Pelaksanaan tingkat ketiga adalah penerapan sistem mekanis dan tenaga listrik ke bangunan. Perancangan pada tingkat ketiga ini lebih banyak menggunakan sumber tenaga yang berasal dari energi listrik. Tingkat ini diterapkan kepada bangunan ketika pendekatan tingkat pertama dan kedua sudah tidak mampu secara alami memenuhi kebutuhan penghuni akan penyediaan fungsi ruangan yang sesuai dengan kebutuhan aktifitas penghuninya.
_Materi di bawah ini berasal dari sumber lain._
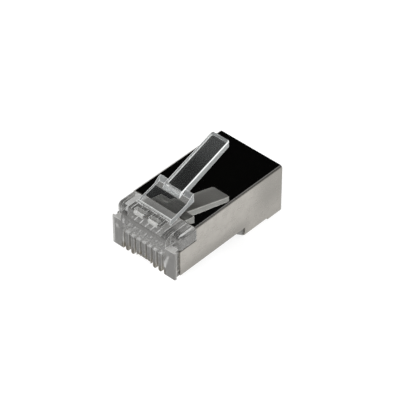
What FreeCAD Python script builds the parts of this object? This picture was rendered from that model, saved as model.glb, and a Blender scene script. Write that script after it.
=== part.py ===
import FreeCAD, Part
import os
import Sketcher

# Shielded 8-position modular plug, in millimetres.
# Each piece is drawn in the nose frame: X across, Y from the nose face back to the cable end,
# Z up from the contact face to the latch side. Its Placement then puts the origin under the middle.

SIZES = [
    ("overrun", 1, "cutting sketches run this far past the faces that they open"),
    # outer envelope
    ("plugWidth", 11.68, "over the shield and the nose lip"),
    ("plugLength", 21.65, "nose face to the shield's rear edge"),
    ("frontHeight", 6.57, "contact face to the bare top of the nose"),
    ("panelRise", 0.1, "shield's top above the bare top of the nose"),
    ("sheet", 0.3, "shield sheet thickness"),
    ("shieldGap", 0.03, "between the shield and the moulding"),
    # nose of the moulding
    ("lipDepth", 0.35, "full-width lip round the nose"),
    ("lipRound", 0.2, "front corners of the lip"),
    ("shelfDepth", 1.03, "shelf on top of each side post"),
    ("shelfHeight", 4.8, "top of the side posts"),
    ("shoulderBack", 4.22, "rear face of the full-width shoulder"),
    ("shoulderRound", 0.75, "top front edge of the shoulder"),
    ("shoulderSideRound", 0.5, "top side edges of the shoulder"),
    ("centreWidth", 8.3, "raised block between the posts"),
    ("centreRound", 1.2, "top front edge of the raised block"),
    ("rearInset", 0.4, "moulding's rear face inside the shield's rear edge"),
    # latch base and hinge
    ("latchWidth", 6.1, "latch plate and latch base"),
    ("hingeBack", 2.45, "hinge axis from the nose face"),
    ("hingeUp", 0.68, "hinge axis above the shield's top"),
    ("knuckleRound", 0.45, "radius of the latch root"),
    ("hingeGap", 0.05, "between the latch root and its seat"),
    ("baseFoot", 0.2, "front of the latch base at its foot"),
    ("baseBrow", 0.35, "front of the latch base at its top"),
    ("baseRound", 0.2, "top front edge of the latch base"),
    ("pocketInner", 0.45, "inner side of each latch base pocket from the centre"),
    ("pocketOuter", 2.15, "outer side of each latch base pocket from the centre"),
    ("pocketFront", 0.62, "front wall of the latch base pockets at its top"),
    ("pocketLean", 0.25, "front wall further back at its foot"),
    ("pocketBack", 1.25, "rear wall of the latch base pockets"),
    ("pocketDepth", 0.85, "latch base pockets"),
    # contacts and their slots
    ("contactPitch", 1.02, "contact spacing"),
    ("bladeThickness", 0.38, "contact blade"),
    ("slotGap", 0.03, "each side of a blade"),
    ("slotRoof", 3.25, "top of the slots at the nose face"),
    ("bladeFront", 0.5, "front edge of the blades from the nose face"),
    ("bladeLength", 4.6, "contact blade"),
    ("bladeRecess", 0.1, "blade edge above the contact face, before crimping"),
    ("bladeHeight", 1.55, "blade edge to the foot of the tines"),
    ("tineHeight", 1.4, "piercing tines"),
    ("tineFoot", 0.8, "each tine at its foot"),
    ("bladeRound", 0.5, "front lower corner of a blade"),
    ("ribRound", 0.27, "lower edges of the ribs between the slots"),
    ("combReliefWidth", 2.6, "shallow relief under the middle ribs"),
    ("combReliefDepth", 0.42, "relief back from the nose face"),
    ("combReliefHeight", 0.6, "relief above the contact face"),
    # wire channels and cable cavity
    ("channelFront", 0.95, "closed ends of the wire channels"),
    ("channelBore", 0.92, "wire channel diameter"),
    ("channelHeight", 3.6, "wire channel axis above the contact face"),
    ("leadBack", 8.6, "rear ends of the wire channels"),
    ("cavityFront", 10.6, "full-height part of the cable cavity"),
    ("cavityWidth", 8.6, "cable cavity"),
    ("roofWall", 0.74, "moulding over the cavity"),
    ("floorWall", 0.82, "moulding under the cavity at the cable end"),
    ("cavityFrontFloor", 1.5, "cavity floor over the strain relief"),
    ("cavityRound", 0.9, "long edges of the cavity"),
    # strain relief bars
    ("windowWidth", 7.8, "openings for the two bars"),
    ("wireWindowFront", 6.3, "opening of the wire bar"),
    ("wireWindowBack", 8.2, "opening of the wire bar"),
    ("wireWindowRoof", 2.7, "opening of the wire bar"),
    ("jacketWindowFront", 9.2, "opening of the jacket bar"),
    ("jacketWindowBack", 12.2, "opening of the jacket bar"),
    ("jacketWindowRoof", 2.3, "opening of the jacket bar, up into the cavity"),
    ("jacketBarTop", 1.8, "top of the jacket bar"),
    ("barGap", 0.3, "round the front and sides of each bar"),
    ("barWeb", 0.3, "thin web that carries each bar"),
    ("webRoot", 0.1, "web sunk into the wall behind it"),
    # stepped underside
    ("stepRun", 1.6, "slope under the moulding, along the plug"),
    ("stepLedge", 0.1, "flat from the slope to the front edge of the bottom flaps"),
    ("stepDrop", 1.3, "shield's rear underside below the contact face"),
    # shield
    ("wingFront", 1.06, "front edge of the side wings"),
    ("wingTop", 4.63, "top edge of the side wings"),
    ("wingBottom", 0.25, "bottom edge of the side walls"),
    ("panelFront", 4.25, "front edge of the top panel"),
    ("flapFront", 14.05, "front edge of the bottom flaps"),
    ("tabLength", 2.65, "lapped rear tab, along the plug"),
    ("reliefSlit", 0.35, "slit between the flap and the rear tab"),
    ("tabDrop", 1.6, "rear tab's outer face below the contact face"),
    ("tabReach", 3.0, "rear tab past the centre"),
    ("seamGap", 0.2, "between the two bottom flaps"),
    ("topBend", 0.45, "outer radius of the long top bends"),
    ("bottomBend", 0.4, "outer radius of the bottom bends"),
    # latch, measured from the hinge axis
    ("rampAlong", 2.95, "foot of the ear ramps"),
    ("rampUp", 1.25, "foot of the ear ramps"),
    ("crestAlong", 4.05, "top of the ears"),
    ("crestUp", 2.15, "top of the ears"),
    ("shoulderAlong", 4.3, "locking faces of the ears"),
    ("shoulderUp", 0.8, "lower end of the locking faces"),
    ("bendAlong", 3.15, "bend under the latch plate"),
    ("bendUp", 0.55, "bend under the latch plate"),
    ("leverWidth", 3.2, "finger lever"),
    ("leverFootAlong", 2.9, "front face of the lever"),
    ("leverFootUp", 1.1, "front face of the lever"),
    ("leverBrowAlong", 3.45, "top of the lever's front face"),
    ("leverBrowUp", 2.05, "top of the lever's front face"),
    ("leverTipAlong", 13.05, "end of the lever"),
    ("leverTipUp", 5.35, "top of the lever's end"),
    ("leverTipThickness", 1.05, "lever at its end"),
    ("leverHeelUp", 0.93, "underside of the lever at the ears"),
    ("leverCorner", 0.35, "corners of the lever's end"),
    ("leverRound", 0.15, "long edges of the lever"),
]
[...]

Kurang optimalnya perancangan pada tingkat pertama dan kedua akan menyebabkan pembebanan yang lumayan tinggi pada tingkat ketiga. Sebagai contoh, ketika perancangan tahap pertama dan kedua dibuat bertentangan dengan kondisi alami lingkungan bangunan, maka perancangan ditingkat ketiga akan mengambil tanggung jawab untuk menyediakan keadaan yang nyaman dan sesuai kebutuhan penghuni. Dengan demikian penggunaan listrik padanya pun akan menjadi tinggi.
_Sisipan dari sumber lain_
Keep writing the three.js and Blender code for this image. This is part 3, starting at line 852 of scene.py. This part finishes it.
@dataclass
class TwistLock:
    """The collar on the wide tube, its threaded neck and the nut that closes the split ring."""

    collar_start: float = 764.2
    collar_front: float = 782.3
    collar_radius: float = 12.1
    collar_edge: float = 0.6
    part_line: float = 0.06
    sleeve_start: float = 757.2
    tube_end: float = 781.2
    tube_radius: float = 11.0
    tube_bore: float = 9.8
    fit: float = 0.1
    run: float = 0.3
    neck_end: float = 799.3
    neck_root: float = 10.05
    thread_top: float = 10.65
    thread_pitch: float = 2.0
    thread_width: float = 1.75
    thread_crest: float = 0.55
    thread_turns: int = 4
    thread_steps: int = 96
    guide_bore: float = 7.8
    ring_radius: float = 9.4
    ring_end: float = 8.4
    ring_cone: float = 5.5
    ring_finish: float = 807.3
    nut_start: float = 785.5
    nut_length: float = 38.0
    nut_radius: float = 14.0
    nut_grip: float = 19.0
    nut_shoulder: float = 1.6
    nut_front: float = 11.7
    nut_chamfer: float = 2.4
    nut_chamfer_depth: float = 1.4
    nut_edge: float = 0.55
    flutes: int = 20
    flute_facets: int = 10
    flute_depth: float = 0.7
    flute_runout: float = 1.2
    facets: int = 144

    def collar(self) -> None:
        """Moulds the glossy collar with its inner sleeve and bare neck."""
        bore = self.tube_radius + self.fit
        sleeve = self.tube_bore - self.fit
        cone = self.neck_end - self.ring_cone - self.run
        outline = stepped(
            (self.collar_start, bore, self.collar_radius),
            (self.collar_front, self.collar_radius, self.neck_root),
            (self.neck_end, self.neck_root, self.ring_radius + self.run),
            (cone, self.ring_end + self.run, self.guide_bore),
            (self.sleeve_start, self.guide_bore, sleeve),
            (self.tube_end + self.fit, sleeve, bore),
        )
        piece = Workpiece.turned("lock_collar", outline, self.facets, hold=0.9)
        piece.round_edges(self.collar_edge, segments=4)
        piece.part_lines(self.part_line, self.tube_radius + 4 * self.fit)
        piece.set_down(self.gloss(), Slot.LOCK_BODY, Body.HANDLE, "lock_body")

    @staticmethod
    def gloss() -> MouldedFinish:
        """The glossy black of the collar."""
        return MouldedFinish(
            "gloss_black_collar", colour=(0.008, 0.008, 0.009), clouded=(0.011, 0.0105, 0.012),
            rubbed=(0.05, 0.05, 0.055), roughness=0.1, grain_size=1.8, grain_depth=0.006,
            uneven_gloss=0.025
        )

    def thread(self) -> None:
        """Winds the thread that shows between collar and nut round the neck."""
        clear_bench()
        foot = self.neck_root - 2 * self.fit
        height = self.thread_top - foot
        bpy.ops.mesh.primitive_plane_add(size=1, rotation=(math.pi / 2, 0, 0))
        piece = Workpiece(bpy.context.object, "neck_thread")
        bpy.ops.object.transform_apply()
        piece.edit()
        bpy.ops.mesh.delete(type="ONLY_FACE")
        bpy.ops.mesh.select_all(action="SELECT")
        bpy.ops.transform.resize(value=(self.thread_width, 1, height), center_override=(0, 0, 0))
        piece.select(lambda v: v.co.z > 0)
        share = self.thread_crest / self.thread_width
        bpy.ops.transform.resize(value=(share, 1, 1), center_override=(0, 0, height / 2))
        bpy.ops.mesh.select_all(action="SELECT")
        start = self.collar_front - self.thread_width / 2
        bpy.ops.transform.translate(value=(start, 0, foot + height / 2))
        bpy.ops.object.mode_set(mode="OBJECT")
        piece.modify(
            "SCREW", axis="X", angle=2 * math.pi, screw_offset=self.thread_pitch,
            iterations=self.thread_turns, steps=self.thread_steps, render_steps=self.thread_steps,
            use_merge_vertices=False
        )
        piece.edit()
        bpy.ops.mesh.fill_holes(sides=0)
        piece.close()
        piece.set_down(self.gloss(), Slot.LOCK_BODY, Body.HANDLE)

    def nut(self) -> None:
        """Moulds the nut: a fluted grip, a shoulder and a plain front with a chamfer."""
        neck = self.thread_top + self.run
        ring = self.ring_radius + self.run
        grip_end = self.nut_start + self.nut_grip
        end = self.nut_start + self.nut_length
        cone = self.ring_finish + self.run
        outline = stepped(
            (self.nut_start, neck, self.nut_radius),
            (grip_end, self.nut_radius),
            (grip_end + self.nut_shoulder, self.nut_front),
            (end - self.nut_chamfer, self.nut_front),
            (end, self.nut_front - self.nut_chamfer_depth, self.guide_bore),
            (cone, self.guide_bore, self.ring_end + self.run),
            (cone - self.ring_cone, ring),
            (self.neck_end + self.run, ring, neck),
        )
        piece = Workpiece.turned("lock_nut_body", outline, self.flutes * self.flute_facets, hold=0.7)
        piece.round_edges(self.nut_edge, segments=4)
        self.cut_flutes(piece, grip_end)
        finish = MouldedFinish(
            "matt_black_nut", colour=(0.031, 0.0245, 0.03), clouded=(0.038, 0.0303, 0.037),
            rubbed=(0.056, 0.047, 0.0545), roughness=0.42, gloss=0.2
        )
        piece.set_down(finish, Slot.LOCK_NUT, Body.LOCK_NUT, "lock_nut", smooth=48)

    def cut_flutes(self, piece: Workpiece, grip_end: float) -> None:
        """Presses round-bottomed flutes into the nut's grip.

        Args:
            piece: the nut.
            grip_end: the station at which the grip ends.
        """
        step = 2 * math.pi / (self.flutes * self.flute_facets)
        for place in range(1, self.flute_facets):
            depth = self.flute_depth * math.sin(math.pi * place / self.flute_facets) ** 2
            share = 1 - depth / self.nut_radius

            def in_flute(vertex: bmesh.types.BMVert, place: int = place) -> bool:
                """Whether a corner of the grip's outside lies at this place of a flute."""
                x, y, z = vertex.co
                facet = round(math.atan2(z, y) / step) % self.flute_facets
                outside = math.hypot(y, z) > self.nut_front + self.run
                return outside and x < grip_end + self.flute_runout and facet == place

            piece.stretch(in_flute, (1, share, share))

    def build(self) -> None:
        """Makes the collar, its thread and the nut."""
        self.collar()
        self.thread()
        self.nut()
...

Solusi yang dapat dipilih untuk mengatasi pemborosan pemakaian tenaga listrik adalah dengan mengimplementasikan teknologi informasi untuk melakukan pengelolaan dan pengontrolan pemakaian listrik di bangunan, sehingga dapat menciptakan optimalisasi penggunaan listrik. Dengan demikian maka perlu dikembangkan sebuah tingkatan perancangan yang baru untuk mengakomodasi akan kebutuhan ini.
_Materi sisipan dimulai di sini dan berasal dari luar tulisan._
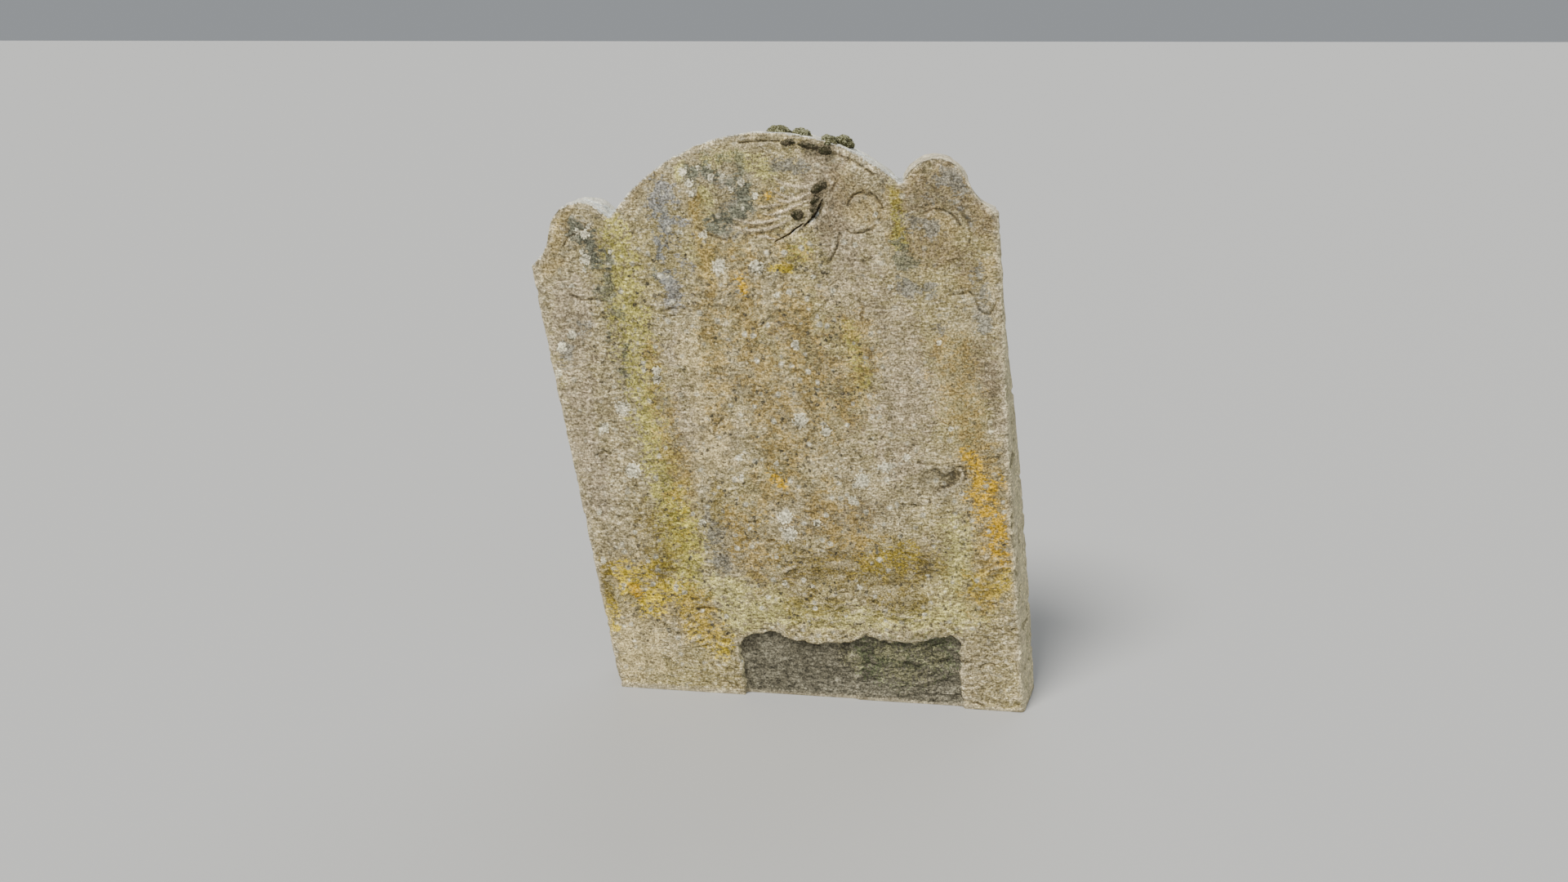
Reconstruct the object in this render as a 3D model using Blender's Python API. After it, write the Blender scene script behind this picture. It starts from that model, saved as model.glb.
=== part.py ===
# A leaning sandstone headstone: a round arched head between two round shoulders, with carved
# roundels, rosettes, a swag and worn rows of inscription, and moss cushions on its head.
# Metres, +Z up. Every piece is shaped in the stone's own upright frame: x across, z up its middle
# line, y into the stone from the front face. The frame leans, and the foot is cut level at z = 0.

import math
import random

import bmesh
import bpy
from mathutils import Matrix, Vector, noise

# The slab and its outline
WIDTH = 0.764
SHOULDER_HEIGHT = 0.866
HEAD_THICKNESS = 0.070
BASE_THICKNESS = 0.092
LEAN = math.radians(7.5)
ARCH_RADIUS = 0.310
ARCH_RISE = 0.167
LOBE_RADIUS = 0.054
LOBE_INSET = 0.0955
LOBE_RISE = 0.0405
COVE_RISE = 0.055
COVE_KNEE = 0.022
ARRIS = 0.005
BACK_ARRIS = 0.004

# Weathering of the slab
FACE_CELL = 0.085
FACE_WAVE = 0.003
BACK_WAVE = 0.009
WAVE_LENGTH = 0.34
SIDE_SWELL = 0.019
SWELL_TOP = 0.88
TOP_FALL = 0.007

# Carved lines: each has a width at the face and a depth
BORDER_INSET = 0.014
BORDER_WIDTH = 0.006
BORDER_DEPTH = 0.0030
ROUNDEL_DROP = 0.064
ROUNDEL_RADIUS = 0.048
ROUNDEL_INNER_RADIUS = 0.027
ROUNDEL_EYE_RADIUS = 0.009
ROUNDEL_EYE_SHIFT = 0.010
ROUNDEL_WIDTH = 0.010
ROUNDEL_DEPTH = 0.0040
ROSETTE_INSET = 0.1165
ROSETTE_DROP = 0.143
ROSETTE_RADIUS = 0.030
ROSETTE_INNER_RADIUS = 0.015
ROSETTE_WIDTH = 0.006
ROSETTE_DEPTH = 0.0030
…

Pelaksanaan tingkat keempat berfokus pada penerapan teknologi informasi di ketiga tingkatan perancangan diatas. Sebagai contoh, sistem kelistrikan di bangunan dapat menggunakan teknologi informasi untuk melakukan pengontrolan dan pengelolaan listrik dibangunan sehingga pemakaian listriknya bisa dioptimalkan. Salah satu bidang penelitian penerapan teknologi informasi pada domain pemakaian listrik oleh bangunan adalah pengembangan Smart Building yang mampu mengelola penggunaan listrik secara adaptif terhadap kebutuhan dan aktifitas penghuninya.